#### [EXERCISE]
Print every line of the listing exactly, please.

#### [RECORDS FOR THIS TASK]

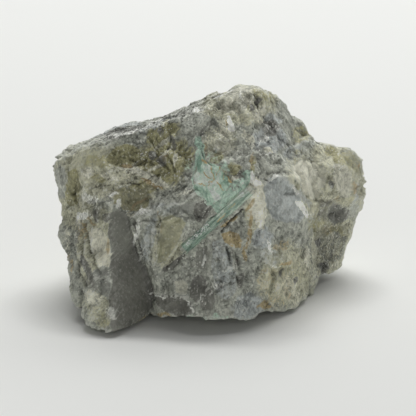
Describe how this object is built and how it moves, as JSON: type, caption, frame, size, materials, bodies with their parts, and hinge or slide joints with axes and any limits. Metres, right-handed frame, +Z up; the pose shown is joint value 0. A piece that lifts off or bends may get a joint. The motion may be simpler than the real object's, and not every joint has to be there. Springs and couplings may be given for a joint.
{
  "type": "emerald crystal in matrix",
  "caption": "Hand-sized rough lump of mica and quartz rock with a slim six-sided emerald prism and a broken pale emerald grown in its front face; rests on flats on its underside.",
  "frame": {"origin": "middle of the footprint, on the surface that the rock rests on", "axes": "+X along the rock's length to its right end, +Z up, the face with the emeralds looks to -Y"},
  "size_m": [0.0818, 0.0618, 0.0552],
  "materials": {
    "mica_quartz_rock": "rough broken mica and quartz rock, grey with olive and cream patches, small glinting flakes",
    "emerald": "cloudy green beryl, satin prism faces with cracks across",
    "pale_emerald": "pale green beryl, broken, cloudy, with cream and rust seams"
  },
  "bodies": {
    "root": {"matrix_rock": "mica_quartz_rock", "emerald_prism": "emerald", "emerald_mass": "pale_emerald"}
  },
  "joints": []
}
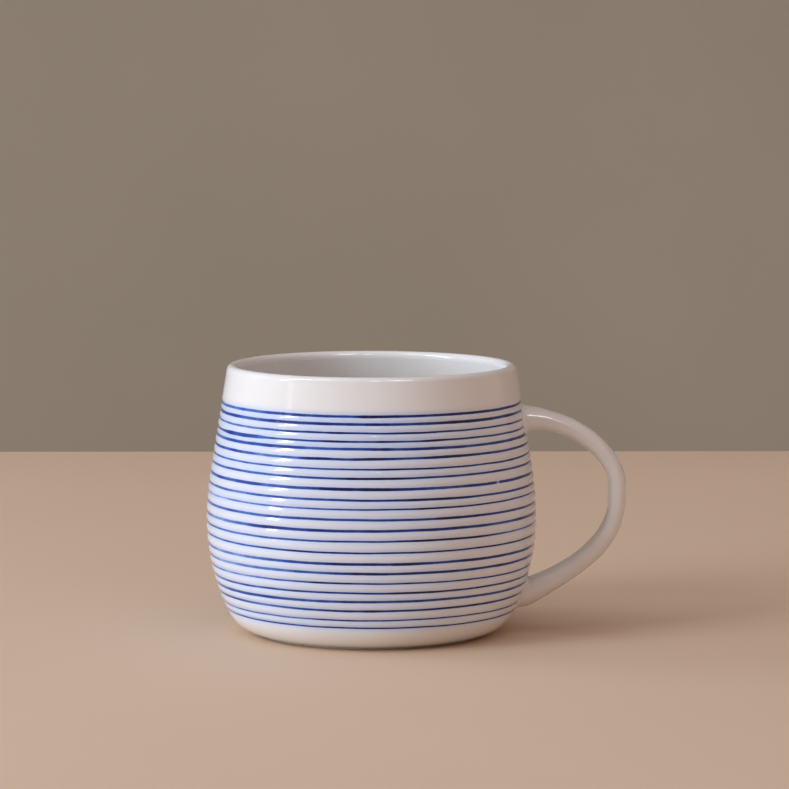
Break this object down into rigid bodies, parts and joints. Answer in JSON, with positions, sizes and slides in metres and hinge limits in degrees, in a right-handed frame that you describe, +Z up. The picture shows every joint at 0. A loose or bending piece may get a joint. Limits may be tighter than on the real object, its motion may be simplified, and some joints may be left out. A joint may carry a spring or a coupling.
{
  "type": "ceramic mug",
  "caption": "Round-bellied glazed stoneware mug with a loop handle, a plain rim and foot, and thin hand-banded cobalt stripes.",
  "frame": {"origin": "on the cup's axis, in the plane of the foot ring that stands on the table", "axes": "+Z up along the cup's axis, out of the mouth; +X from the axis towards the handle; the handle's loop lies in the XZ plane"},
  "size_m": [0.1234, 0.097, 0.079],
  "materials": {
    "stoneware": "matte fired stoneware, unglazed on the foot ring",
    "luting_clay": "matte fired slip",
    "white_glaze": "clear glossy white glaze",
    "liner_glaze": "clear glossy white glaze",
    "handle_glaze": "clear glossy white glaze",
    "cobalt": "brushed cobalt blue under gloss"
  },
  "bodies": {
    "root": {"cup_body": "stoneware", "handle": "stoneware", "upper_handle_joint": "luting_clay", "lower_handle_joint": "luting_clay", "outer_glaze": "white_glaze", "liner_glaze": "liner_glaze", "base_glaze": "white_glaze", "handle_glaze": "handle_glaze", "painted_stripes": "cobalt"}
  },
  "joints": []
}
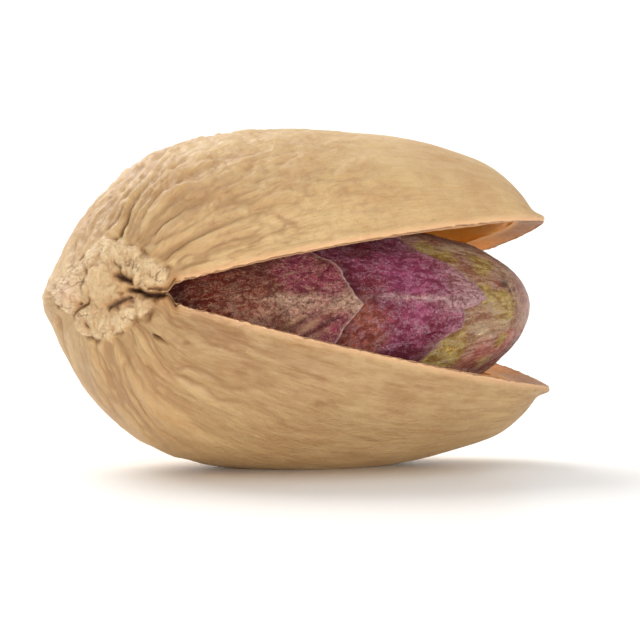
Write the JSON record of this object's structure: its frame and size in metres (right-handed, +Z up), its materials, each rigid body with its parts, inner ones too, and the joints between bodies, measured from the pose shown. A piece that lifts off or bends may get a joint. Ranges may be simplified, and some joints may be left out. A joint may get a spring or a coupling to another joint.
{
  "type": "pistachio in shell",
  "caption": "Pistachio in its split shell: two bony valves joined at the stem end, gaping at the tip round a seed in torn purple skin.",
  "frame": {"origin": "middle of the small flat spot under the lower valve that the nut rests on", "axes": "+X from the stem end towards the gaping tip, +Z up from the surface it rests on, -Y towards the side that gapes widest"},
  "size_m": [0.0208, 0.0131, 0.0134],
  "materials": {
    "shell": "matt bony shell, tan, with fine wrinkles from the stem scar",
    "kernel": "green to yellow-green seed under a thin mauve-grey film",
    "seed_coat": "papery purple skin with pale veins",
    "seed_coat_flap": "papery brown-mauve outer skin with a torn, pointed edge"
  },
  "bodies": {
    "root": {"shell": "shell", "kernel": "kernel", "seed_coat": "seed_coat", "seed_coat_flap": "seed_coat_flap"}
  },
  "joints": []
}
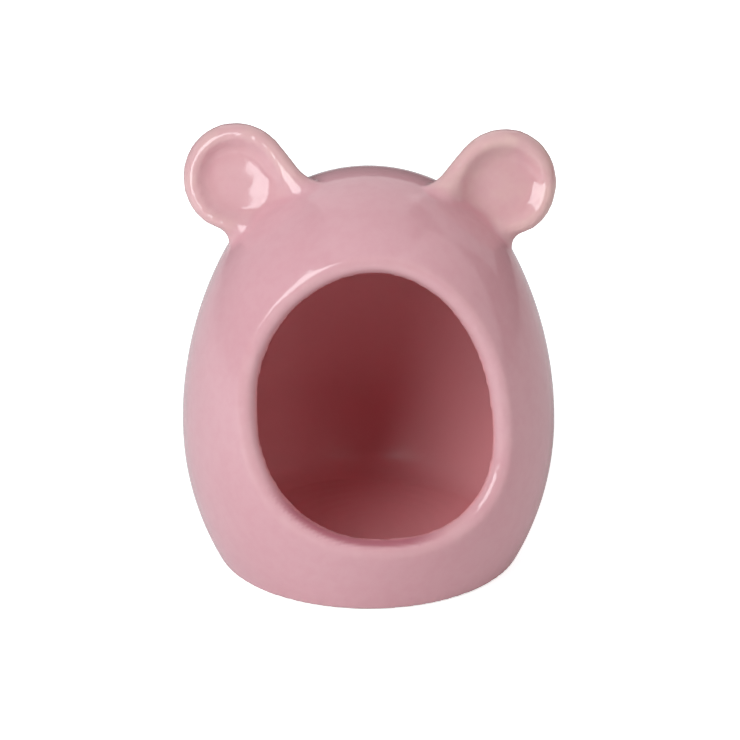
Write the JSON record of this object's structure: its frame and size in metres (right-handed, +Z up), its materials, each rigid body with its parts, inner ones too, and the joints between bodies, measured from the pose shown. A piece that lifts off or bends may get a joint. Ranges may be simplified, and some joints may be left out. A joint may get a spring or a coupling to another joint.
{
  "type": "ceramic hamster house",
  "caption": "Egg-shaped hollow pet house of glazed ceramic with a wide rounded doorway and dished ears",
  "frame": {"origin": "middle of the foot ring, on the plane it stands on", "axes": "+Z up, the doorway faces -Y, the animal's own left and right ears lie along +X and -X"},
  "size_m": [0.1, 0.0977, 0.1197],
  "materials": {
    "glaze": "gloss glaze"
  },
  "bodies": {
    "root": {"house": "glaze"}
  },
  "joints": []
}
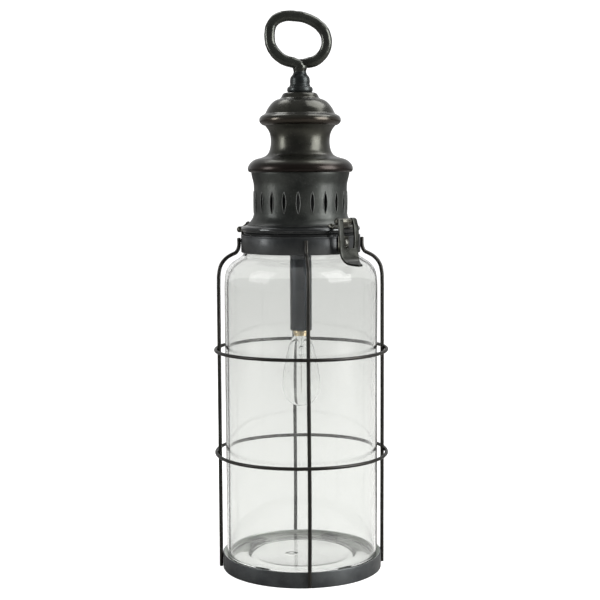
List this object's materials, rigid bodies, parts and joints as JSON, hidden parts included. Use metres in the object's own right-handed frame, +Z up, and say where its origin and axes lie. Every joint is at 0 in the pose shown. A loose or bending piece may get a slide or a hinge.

#### [RESPONSE TO THIS TASK]
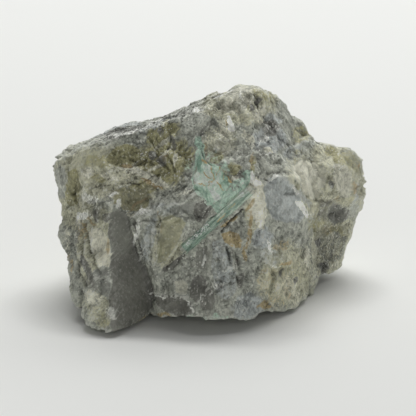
Describe how this object is built and how it moves, as JSON: type, caption, frame, size, materials, bodies with their parts, and hinge or slide joints with axes and any limits. Metres, right-handed frame, +Z up; the pose shown is joint value 0. A piece that lifts off or bends may get a joint. The motion may be simpler than the real object's, and not every joint has to be there. Springs and couplings may be given for a joint.
{
  "type": "emerald crystal in matrix",
  "caption": "Hand-sized rough lump of mica and quartz rock with a slim six-sided emerald prism and a broken pale emerald grown in its front face; rests on flats on its underside.",
  "frame": {"origin": "middle of the footprint, on the surface that the rock rests on", "axes": "+X along the rock's length to its right end, +Z up, the face with the emeralds looks to -Y"},
  "size_m": [0.0818, 0.0618, 0.0552],
  "materials": {
    "mica_quartz_rock": "rough broken mica and quartz rock, grey with olive and cream patches, small glinting flakes",
    "emerald": "cloudy green beryl, satin prism faces with cracks across",
    "pale_emerald": "pale green beryl, broken, cloudy, with cream and rust seams"
  },
  "bodies": {
    "root": {"matrix_rock": "mica_quartz_rock", "emerald_prism": "emerald", "emerald_mass": "pale_emerald"}
  },
  "joints": []
}
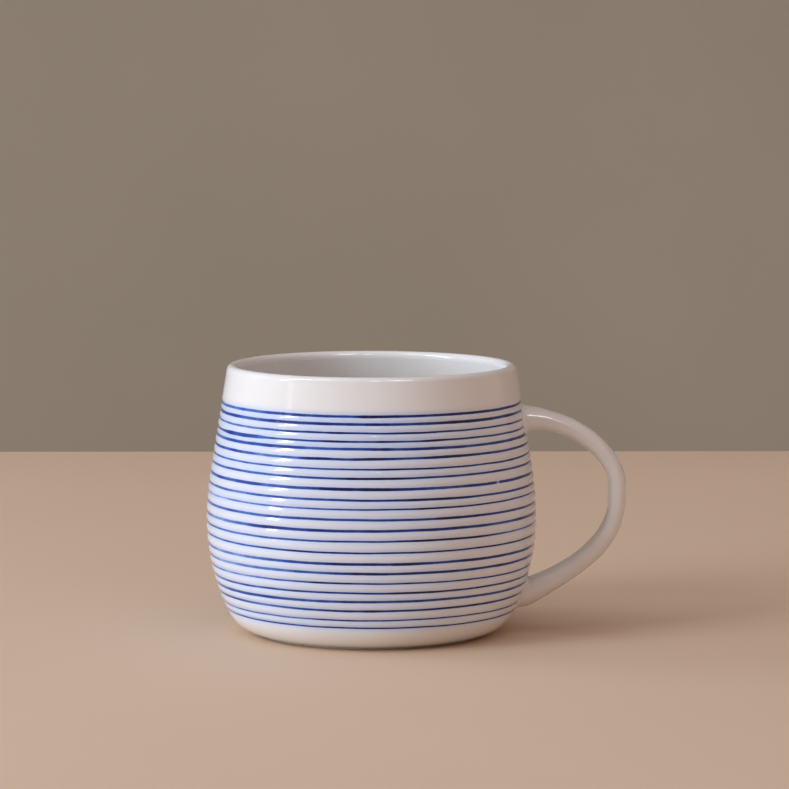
Break this object down into rigid bodies, parts and joints. Answer in JSON, with positions, sizes and slides in metres and hinge limits in degrees, in a right-handed frame that you describe, +Z up. The picture shows every joint at 0. A loose or bending piece may get a joint. Limits may be tighter than on the real object, its motion may be simplified, and some joints may be left out. A joint may carry a spring or a coupling.
{
  "type": "ceramic mug",
  "caption": "Round-bellied glazed stoneware mug with a loop handle, a plain rim and foot, and thin hand-banded cobalt stripes.",
  "frame": {"origin": "on the cup's axis, in the plane of the foot ring that stands on the table", "axes": "+Z up along the cup's axis, out of the mouth; +X from the axis towards the handle; the handle's loop lies in the XZ plane"},
  "size_m": [0.1234, 0.097, 0.079],
  "materials": {
    "stoneware": "matte fired stoneware, unglazed on the foot ring",
    "luting_clay": "matte fired slip",
    "white_glaze": "clear glossy white glaze",
    "liner_glaze": "clear glossy white glaze",
    "handle_glaze": "clear glossy white glaze",
    "cobalt": "brushed cobalt blue under gloss"
  },
  "bodies": {
    "root": {"cup_body": "stoneware", "handle": "stoneware", "upper_handle_joint": "luting_clay", "lower_handle_joint": "luting_clay", "outer_glaze": "white_glaze", "liner_glaze": "liner_glaze", "base_glaze": "white_glaze", "handle_glaze": "handle_glaze", "painted_stripes": "cobalt"}
  },
  "joints": []
}
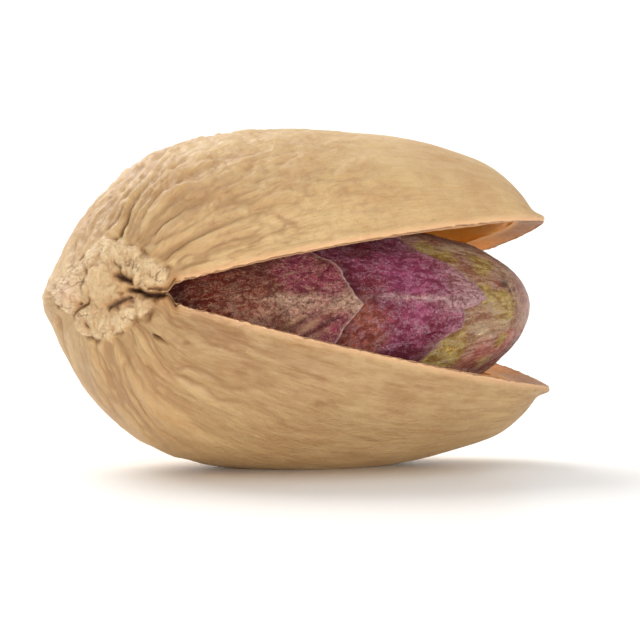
Write the JSON record of this object's structure: its frame and size in metres (right-handed, +Z up), its materials, each rigid body with its parts, inner ones too, and the joints between bodies, measured from the pose shown. A piece that lifts off or bends may get a joint. Ranges may be simplified, and some joints may be left out. A joint may get a spring or a coupling to another joint.
{
  "type": "pistachio in shell",
  "caption": "Pistachio in its split shell: two bony valves joined at the stem end, gaping at the tip round a seed in torn purple skin.",
  "frame": {"origin": "middle of the small flat spot under the lower valve that the nut rests on", "axes": "+X from the stem end towards the gaping tip, +Z up from the surface it rests on, -Y towards the side that gapes widest"},
  "size_m": [0.0208, 0.0131, 0.0134],
  "materials": {
    "shell": "matt bony shell, tan, with fine wrinkles from the stem scar",
    "kernel": "green to yellow-green seed under a thin mauve-grey film",
    "seed_coat": "papery purple skin with pale veins",
    "seed_coat_flap": "papery brown-mauve outer skin with a torn, pointed edge"
  },
  "bodies": {
    "root": {"shell": "shell", "kernel": "kernel", "seed_coat": "seed_coat", "seed_coat_flap": "seed_coat_flap"}
  },
  "joints": []
}
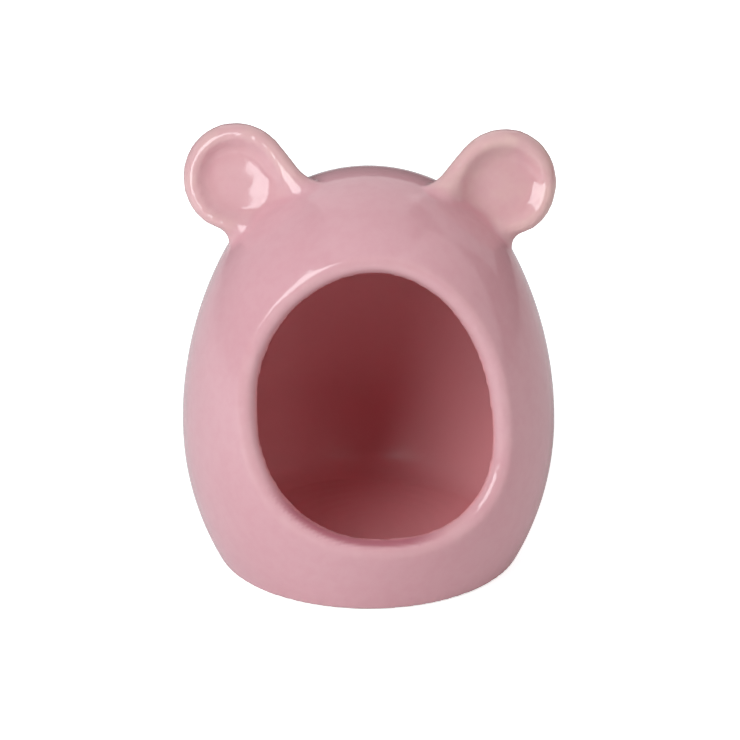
Write the JSON record of this object's structure: its frame and size in metres (right-handed, +Z up), its materials, each rigid body with its parts, inner ones too, and the joints between bodies, measured from the pose shown. A piece that lifts off or bends may get a joint. Ranges may be simplified, and some joints may be left out. A joint may get a spring or a coupling to another joint.
{
  "type": "ceramic hamster house",
  "caption": "Egg-shaped hollow pet house of glazed ceramic with a wide rounded doorway and dished ears",
  "frame": {"origin": "middle of the foot ring, on the plane it stands on", "axes": "+Z up, the doorway faces -Y, the animal's own left and right ears lie along +X and -X"},
  "size_m": [0.1, 0.0977, 0.1197],
  "materials": {
    "glaze": "gloss glaze"
  },
  "bodies": {
    "root": {"house": "glaze"}
  },
  "joints": []
}
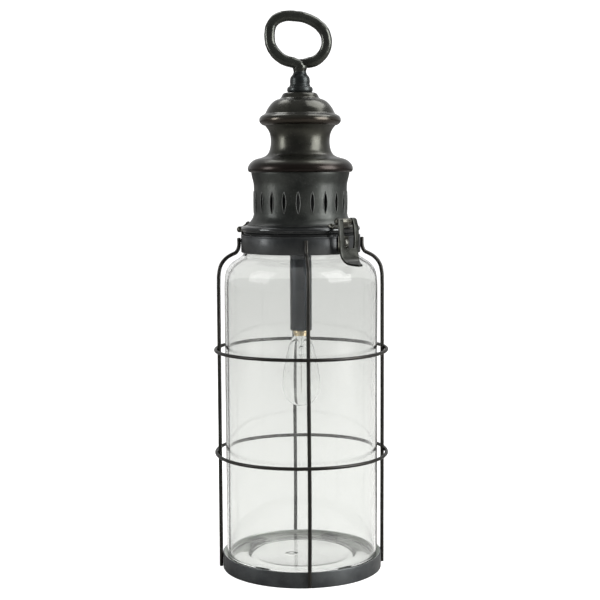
List this object's materials, rigid bodies, parts and joints as JSON, hidden parts included. Use metres in the object's own right-handed frame, +Z up, and say where its origin and axes lie. Every joint is at 0 in the pose shown. A loose or bending piece may get a slide or a hinge.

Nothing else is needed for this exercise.